A surprised Mr Boyd Barrett, Solidarity People Before Profit TD for Dun Laoghaire, replied: “They were.”

The extraordinary rescue of the whole financial sector since 2008 has saddled every working adult in is country with a debt of €32,000 per head.

The Taoiseach continued: “Shareholders in the banks were not bailed out. The State took equity.”

The exchange arose on Opposition claims that a €3m Government offer for retraining of redundant Debenhams workers was an insult.

“The failure by the Government to ensure justice for these workers is appalling,” Mr Boyd Barrett said.

“I remind the Taoiseach that he said he could not put money on the table because it would set a precedent. The sum of €18m is owed to the State by Debenhams. The Taoiseach did not mind setting a precedent when it came to bailing out banks to the tune of €64bn.”

The Taoiseach interrupted to say Deputy Boyd Barrett was “acting the populist”.

He said: “I am sickened by the way Deputy Boyd Barrett leads people up the hill all the time, pretending there are easy simplistic solutions.”

The Taoiseach then declared “I will talk to Deputy Boyd Barrett about the banks. The banks were not bailed out.”

Mr Martin then sought to clarify: “The shareholders were not bailed out. That is not a popular thing to say, but it is a fact.

“Deputy Boyd Barrett never wants to hear the facts because he lives in a fantasy economic wonderland. If his party ever got into power thousands of jobs would migrate from this country. That is the reality.”

Mr Boyd Barrett said there had been ‘no moral hazard’ and no worry about the implications of giving billions to the banks a decade ago, “but when it comes to workers who have worked for decades, who have done nothing wrong, and who are entitled, we cannot underwrite them. We cannot guarantee to give them what they deserve, which is what even now the Government should do, and then it should pursue Debenhams.

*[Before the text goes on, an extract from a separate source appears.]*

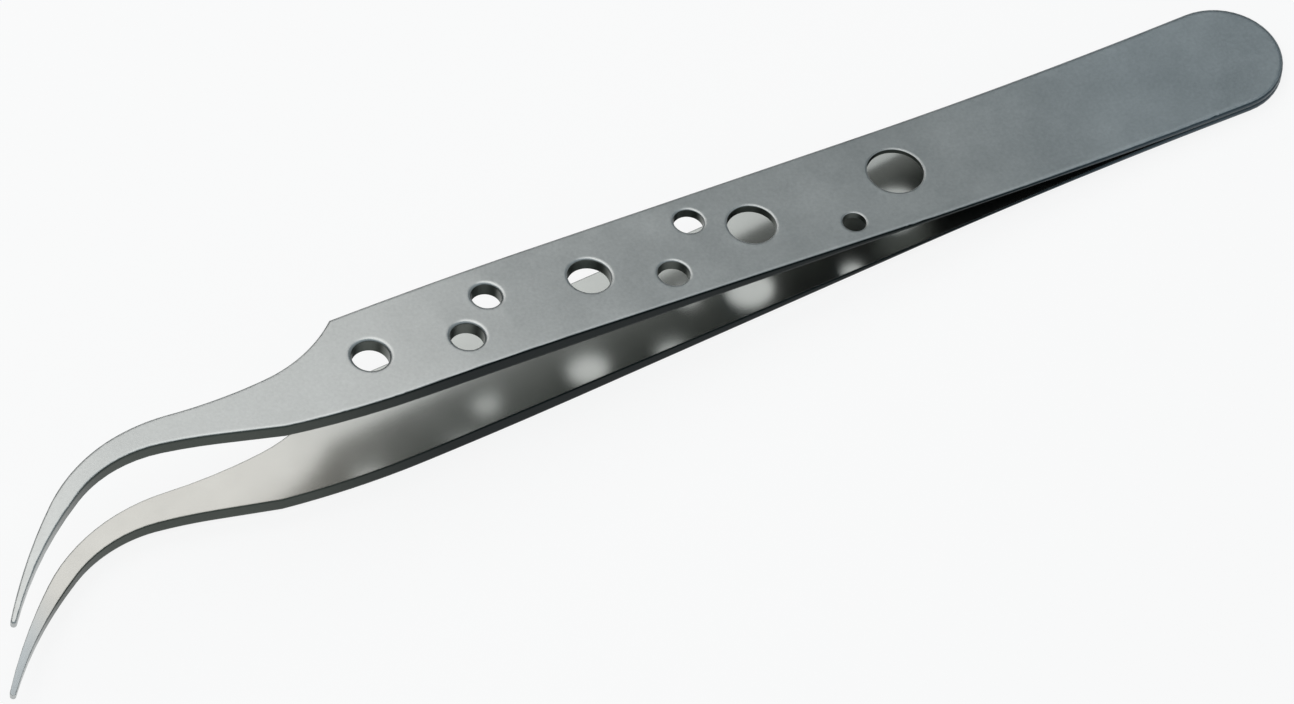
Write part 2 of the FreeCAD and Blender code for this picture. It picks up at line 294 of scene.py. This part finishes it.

“The Government is just standing idly by while the workers, who are the most decent people one could imagine, and who have worked for this company are cruelly betrayed. It is saying there is nothing it can do.”

Mr Martin said: “I said that we would do everything we possibly could within the law.”

Housing Minister Darragh O’Brien was slow to use the phrase bailout when asked about the Taoiseach’s comments on RTÉ’s Drivetime this evening.

He initially said the “financial system was supported”, adding that he wasn’t in the Dáil for Mr Martin’s comments.

“Everyone knows what happened 10 years ago,” he added.

Put to him that Mr Martin seems not to remember, Mr O’Brien eventually admitted: “There was obviously equity put into the banks so the banks didn’t fail… one of the ways of describing that is indeed a bailout.” He said it was important to remember why that was done.

It was the last day for the Taoiseach in the Dáil, and he paid tribute to the Ceann Comhairle, ushers and staff, wishing al a Happy Christmas. Tánaiste Leo Varadkar stands in for the Taoiseach on a Thursday, with the House due to rise for the Christmas holidays tomorrow.